◆ Instruction ◆
Copy only this: the line containing "Reconstruct the object", the line containing "LEAST_SPOKE_ANGLE = math.radians(0.12)", and every line between them, exactly as written.

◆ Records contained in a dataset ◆
>> START

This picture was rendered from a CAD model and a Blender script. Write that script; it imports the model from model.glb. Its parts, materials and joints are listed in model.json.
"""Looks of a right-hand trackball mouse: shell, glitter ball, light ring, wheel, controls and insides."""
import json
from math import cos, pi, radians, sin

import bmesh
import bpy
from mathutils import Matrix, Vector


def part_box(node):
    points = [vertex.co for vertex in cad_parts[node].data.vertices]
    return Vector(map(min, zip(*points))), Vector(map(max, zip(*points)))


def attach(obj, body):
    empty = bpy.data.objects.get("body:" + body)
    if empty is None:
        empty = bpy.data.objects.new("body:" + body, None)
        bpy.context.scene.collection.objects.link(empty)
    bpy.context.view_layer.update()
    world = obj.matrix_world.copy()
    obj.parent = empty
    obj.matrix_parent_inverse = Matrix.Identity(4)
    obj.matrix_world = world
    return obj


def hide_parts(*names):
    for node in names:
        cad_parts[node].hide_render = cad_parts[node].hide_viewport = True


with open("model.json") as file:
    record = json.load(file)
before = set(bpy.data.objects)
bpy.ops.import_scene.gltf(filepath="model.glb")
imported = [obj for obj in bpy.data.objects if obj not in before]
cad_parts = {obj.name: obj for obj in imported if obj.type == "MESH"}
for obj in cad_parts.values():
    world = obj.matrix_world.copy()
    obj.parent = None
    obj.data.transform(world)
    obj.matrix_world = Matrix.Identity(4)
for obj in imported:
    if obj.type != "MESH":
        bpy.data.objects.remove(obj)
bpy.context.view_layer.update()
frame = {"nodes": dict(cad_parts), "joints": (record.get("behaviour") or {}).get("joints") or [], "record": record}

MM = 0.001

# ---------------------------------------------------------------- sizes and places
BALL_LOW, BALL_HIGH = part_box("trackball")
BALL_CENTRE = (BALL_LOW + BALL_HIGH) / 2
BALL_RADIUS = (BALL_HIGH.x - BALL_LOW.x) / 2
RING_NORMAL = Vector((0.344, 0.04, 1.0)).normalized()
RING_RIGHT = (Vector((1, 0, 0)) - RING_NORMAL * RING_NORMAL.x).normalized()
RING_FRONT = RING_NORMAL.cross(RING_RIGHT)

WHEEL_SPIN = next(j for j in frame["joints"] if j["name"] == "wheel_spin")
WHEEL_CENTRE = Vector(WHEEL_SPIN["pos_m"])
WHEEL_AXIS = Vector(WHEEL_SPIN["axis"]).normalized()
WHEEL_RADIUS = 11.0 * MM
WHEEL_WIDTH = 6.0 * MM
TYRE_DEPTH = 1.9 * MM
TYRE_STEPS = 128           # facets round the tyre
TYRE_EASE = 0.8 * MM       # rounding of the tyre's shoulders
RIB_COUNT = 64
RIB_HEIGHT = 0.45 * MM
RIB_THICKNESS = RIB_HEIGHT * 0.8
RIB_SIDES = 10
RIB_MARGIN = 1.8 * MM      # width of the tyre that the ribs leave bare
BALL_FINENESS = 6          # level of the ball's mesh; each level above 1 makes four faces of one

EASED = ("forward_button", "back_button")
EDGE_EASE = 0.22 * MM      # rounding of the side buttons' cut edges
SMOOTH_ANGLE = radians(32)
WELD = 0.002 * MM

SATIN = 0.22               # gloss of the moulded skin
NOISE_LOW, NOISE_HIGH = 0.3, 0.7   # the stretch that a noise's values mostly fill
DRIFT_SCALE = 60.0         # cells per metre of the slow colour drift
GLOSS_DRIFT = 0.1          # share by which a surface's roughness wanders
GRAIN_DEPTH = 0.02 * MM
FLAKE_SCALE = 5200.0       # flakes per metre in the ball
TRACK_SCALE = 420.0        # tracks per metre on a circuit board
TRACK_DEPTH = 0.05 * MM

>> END
>> START

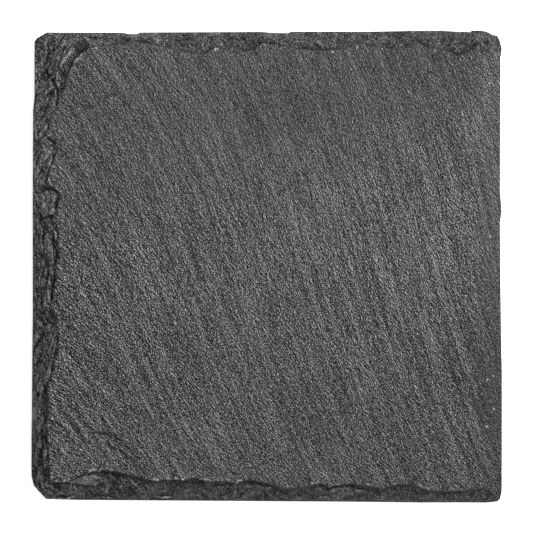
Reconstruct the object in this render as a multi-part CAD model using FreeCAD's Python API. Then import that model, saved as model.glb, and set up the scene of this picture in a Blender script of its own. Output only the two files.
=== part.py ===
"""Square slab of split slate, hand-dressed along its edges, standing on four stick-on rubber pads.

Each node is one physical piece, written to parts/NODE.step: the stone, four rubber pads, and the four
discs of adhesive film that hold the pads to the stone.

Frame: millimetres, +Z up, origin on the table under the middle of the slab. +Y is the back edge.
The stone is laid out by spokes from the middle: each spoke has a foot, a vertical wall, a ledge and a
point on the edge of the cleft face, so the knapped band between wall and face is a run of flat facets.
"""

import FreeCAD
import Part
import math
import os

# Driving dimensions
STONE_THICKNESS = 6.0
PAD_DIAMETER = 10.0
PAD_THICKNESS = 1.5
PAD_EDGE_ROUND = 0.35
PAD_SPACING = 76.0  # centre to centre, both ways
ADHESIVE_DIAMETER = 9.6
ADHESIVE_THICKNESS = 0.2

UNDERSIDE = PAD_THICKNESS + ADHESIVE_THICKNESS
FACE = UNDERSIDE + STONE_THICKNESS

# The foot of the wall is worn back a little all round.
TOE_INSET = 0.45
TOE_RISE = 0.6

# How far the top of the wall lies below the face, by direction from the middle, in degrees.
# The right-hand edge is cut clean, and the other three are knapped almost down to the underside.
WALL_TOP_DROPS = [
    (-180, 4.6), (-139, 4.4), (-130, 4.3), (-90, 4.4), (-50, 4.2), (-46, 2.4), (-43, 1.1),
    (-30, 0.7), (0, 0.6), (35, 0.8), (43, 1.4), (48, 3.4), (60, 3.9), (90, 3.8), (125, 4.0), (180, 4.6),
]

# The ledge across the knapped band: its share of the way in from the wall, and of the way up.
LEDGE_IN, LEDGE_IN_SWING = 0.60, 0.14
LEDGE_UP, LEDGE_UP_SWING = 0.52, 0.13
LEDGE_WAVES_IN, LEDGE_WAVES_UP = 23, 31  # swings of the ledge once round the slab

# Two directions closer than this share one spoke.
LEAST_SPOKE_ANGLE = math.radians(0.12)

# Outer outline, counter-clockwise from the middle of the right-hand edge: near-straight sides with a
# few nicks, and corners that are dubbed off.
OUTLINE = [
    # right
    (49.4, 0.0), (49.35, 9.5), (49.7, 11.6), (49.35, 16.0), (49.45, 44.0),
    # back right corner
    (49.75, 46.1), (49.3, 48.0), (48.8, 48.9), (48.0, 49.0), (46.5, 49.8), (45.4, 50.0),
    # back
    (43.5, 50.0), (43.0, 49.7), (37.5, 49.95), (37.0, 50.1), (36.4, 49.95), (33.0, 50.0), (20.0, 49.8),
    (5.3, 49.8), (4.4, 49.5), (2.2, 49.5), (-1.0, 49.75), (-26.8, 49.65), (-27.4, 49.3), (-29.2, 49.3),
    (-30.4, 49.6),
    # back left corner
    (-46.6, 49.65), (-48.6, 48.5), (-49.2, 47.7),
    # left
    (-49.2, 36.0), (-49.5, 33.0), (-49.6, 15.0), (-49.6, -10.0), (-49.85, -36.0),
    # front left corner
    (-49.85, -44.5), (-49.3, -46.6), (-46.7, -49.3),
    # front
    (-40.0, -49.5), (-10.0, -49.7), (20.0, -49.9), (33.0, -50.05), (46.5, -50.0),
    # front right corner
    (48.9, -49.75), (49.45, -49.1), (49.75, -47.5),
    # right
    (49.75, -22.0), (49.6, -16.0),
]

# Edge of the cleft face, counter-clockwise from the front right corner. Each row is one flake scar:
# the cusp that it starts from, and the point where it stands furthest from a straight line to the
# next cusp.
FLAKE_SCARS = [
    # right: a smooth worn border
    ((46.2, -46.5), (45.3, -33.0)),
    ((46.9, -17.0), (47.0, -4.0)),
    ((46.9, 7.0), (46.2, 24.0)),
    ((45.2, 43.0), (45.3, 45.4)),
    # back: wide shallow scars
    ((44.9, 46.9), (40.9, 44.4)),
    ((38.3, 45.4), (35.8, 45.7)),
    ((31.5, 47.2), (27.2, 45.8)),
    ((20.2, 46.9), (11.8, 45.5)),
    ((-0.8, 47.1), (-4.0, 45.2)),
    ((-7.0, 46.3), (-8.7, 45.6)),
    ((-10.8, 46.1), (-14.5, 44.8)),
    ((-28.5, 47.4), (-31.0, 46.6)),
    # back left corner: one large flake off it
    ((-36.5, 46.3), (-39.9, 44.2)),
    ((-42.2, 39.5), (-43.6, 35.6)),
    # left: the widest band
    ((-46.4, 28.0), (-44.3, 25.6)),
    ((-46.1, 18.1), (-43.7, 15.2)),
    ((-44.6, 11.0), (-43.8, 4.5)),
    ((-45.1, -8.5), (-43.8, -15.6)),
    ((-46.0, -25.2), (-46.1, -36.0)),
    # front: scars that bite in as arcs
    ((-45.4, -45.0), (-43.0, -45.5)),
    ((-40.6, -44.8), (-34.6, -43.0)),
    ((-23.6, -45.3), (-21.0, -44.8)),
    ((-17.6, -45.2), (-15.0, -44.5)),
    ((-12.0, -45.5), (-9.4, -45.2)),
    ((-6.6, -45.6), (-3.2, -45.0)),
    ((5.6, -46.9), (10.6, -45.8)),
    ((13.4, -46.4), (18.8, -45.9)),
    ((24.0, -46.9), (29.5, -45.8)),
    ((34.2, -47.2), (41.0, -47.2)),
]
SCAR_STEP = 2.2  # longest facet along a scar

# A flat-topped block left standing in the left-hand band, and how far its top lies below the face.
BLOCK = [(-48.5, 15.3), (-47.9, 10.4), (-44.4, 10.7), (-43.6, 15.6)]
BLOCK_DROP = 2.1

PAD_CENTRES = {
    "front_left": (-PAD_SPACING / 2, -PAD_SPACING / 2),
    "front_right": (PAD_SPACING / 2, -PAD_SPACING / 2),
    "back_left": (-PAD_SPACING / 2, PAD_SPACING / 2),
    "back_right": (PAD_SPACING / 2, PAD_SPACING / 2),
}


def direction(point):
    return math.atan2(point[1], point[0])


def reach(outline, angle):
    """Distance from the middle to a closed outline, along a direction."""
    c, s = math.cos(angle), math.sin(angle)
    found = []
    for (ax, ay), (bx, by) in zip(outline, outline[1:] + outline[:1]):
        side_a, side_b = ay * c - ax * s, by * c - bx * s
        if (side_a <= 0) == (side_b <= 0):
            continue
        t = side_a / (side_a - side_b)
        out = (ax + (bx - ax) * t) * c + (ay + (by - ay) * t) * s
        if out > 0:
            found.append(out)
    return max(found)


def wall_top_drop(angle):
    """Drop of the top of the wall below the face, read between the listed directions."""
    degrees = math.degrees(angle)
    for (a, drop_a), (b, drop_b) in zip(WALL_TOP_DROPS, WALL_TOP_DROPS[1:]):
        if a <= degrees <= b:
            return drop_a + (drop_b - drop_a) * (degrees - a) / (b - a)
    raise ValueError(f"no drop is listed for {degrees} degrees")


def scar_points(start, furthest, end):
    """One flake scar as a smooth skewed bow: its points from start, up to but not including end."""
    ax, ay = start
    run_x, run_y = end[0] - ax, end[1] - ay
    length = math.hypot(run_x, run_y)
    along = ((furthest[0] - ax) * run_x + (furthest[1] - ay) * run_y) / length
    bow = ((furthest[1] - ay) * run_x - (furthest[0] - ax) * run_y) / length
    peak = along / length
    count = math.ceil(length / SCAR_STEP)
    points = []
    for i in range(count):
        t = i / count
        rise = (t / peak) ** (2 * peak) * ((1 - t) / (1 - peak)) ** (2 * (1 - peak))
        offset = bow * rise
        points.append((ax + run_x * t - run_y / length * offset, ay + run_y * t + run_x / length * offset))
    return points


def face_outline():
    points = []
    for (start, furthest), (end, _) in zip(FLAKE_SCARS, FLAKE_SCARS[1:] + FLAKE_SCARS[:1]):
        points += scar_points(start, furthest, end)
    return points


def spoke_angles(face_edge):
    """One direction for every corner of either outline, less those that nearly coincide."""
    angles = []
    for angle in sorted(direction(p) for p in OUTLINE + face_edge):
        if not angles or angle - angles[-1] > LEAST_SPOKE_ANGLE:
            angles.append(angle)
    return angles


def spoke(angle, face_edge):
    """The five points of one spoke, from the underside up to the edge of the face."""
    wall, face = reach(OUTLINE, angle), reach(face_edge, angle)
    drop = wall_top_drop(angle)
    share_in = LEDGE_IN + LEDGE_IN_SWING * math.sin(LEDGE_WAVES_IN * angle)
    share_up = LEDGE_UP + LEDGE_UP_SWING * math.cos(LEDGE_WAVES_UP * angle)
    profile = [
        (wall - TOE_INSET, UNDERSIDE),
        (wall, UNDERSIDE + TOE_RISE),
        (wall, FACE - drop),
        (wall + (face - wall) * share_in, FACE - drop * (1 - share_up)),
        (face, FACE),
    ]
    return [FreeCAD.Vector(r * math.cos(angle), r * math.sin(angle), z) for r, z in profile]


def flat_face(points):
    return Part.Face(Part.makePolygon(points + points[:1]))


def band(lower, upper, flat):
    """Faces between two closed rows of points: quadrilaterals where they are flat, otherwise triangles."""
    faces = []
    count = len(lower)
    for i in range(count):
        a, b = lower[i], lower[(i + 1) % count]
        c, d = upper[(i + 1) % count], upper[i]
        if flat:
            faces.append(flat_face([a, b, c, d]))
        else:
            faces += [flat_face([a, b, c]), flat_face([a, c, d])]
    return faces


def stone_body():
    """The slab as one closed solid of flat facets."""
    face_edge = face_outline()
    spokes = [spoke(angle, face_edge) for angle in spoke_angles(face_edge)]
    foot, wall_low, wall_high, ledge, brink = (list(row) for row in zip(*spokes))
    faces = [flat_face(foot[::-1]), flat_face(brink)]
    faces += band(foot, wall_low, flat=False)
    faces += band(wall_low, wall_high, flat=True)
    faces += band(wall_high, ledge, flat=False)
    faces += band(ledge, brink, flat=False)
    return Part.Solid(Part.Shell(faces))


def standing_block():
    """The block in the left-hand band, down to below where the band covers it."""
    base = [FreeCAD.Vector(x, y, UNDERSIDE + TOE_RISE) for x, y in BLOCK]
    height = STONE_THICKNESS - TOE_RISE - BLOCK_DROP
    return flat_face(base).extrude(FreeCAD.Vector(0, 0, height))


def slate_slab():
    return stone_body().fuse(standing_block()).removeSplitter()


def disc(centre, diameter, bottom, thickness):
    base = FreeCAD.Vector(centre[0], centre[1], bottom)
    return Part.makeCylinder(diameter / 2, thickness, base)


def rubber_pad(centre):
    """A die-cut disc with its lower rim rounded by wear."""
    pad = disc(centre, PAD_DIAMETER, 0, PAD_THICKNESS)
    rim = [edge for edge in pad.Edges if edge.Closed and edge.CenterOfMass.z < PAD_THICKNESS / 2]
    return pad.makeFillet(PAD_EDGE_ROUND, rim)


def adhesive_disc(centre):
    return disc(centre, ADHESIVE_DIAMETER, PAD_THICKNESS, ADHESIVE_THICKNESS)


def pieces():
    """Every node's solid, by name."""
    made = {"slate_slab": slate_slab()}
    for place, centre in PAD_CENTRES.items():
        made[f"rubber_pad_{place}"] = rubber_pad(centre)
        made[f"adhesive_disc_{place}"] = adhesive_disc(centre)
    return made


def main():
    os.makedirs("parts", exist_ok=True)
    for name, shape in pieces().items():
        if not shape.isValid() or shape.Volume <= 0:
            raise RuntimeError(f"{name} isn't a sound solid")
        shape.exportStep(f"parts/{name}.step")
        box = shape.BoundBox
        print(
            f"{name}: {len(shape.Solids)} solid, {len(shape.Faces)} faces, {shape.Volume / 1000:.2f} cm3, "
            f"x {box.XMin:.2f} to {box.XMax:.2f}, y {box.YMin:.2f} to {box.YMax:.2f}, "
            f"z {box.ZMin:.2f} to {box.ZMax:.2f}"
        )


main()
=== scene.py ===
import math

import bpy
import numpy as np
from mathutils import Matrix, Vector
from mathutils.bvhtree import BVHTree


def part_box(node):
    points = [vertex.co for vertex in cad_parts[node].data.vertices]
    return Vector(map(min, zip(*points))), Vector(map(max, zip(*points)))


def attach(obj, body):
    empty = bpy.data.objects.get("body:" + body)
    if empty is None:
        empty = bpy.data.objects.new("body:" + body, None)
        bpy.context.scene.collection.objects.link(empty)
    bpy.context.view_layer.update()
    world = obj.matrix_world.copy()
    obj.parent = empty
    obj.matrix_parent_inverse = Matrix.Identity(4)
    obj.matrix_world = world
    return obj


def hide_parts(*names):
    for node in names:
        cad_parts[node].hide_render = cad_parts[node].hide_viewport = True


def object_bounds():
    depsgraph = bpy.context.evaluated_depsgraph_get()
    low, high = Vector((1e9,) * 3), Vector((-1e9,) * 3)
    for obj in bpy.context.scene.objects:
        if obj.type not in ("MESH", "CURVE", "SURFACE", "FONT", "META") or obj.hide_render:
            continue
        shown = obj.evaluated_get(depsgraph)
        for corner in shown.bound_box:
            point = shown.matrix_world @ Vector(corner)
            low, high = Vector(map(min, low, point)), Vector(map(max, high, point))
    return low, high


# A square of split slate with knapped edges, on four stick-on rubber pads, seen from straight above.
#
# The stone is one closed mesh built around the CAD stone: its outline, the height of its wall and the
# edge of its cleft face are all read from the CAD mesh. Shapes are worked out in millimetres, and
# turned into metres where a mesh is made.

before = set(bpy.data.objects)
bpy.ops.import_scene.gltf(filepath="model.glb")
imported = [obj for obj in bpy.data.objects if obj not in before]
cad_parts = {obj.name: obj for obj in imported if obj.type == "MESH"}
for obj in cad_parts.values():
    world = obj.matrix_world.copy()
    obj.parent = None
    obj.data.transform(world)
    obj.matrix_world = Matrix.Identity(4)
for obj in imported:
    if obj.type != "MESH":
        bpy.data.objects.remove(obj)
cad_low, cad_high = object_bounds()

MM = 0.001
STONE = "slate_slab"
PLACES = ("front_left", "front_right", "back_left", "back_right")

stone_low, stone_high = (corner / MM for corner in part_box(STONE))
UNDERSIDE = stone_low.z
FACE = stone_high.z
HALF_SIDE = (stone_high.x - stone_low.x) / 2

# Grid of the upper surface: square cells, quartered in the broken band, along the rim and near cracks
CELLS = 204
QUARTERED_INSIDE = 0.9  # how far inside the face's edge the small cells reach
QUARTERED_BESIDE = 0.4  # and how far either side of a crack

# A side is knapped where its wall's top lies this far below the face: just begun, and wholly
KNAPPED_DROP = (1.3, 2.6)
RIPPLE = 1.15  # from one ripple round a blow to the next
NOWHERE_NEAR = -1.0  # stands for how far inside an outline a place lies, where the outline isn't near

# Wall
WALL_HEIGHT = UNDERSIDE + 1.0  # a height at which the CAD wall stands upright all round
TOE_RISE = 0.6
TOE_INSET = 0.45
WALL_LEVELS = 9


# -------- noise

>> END

◆ Task result ◆
Reconstruct the object in this render as a multi-part CAD model using FreeCAD's Python API. Then import that model, saved as model.glb, and set up the scene of this picture in a Blender script of its own. Output only the two files.
=== part.py ===
"""Square slab of split slate, hand-dressed along its edges, standing on four stick-on rubber pads.

Each node is one physical piece, written to parts/NODE.step: the stone, four rubber pads, and the four
discs of adhesive film that hold the pads to the stone.

Frame: millimetres, +Z up, origin on the table under the middle of the slab. +Y is the back edge.
The stone is laid out by spokes from the middle: each spoke has a foot, a vertical wall, a ledge and a
point on the edge of the cleft face, so the knapped band between wall and face is a run of flat facets.
"""

import FreeCAD
import Part
import math
import os

# Driving dimensions
STONE_THICKNESS = 6.0
PAD_DIAMETER = 10.0
PAD_THICKNESS = 1.5
PAD_EDGE_ROUND = 0.35
PAD_SPACING = 76.0  # centre to centre, both ways
ADHESIVE_DIAMETER = 9.6
ADHESIVE_THICKNESS = 0.2

UNDERSIDE = PAD_THICKNESS + ADHESIVE_THICKNESS
FACE = UNDERSIDE + STONE_THICKNESS

# The foot of the wall is worn back a little all round.
TOE_INSET = 0.45
TOE_RISE = 0.6

# How far the top of the wall lies below the face, by direction from the middle, in degrees.
# The right-hand edge is cut clean, and the other three are knapped almost down to the underside.
WALL_TOP_DROPS = [
    (-180, 4.6), (-139, 4.4), (-130, 4.3), (-90, 4.4), (-50, 4.2), (-46, 2.4), (-43, 1.1),
    (-30, 0.7), (0, 0.6), (35, 0.8), (43, 1.4), (48, 3.4), (60, 3.9), (90, 3.8), (125, 4.0), (180, 4.6),
]

# The ledge across the knapped band: its share of the way in from the wall, and of the way up.
LEDGE_IN, LEDGE_IN_SWING = 0.60, 0.14
LEDGE_UP, LEDGE_UP_SWING = 0.52, 0.13
LEDGE_WAVES_IN, LEDGE_WAVES_UP = 23, 31  # swings of the ledge once round the slab

# Two directions closer than this share one spoke.
LEAST_SPOKE_ANGLE = math.radians(0.12)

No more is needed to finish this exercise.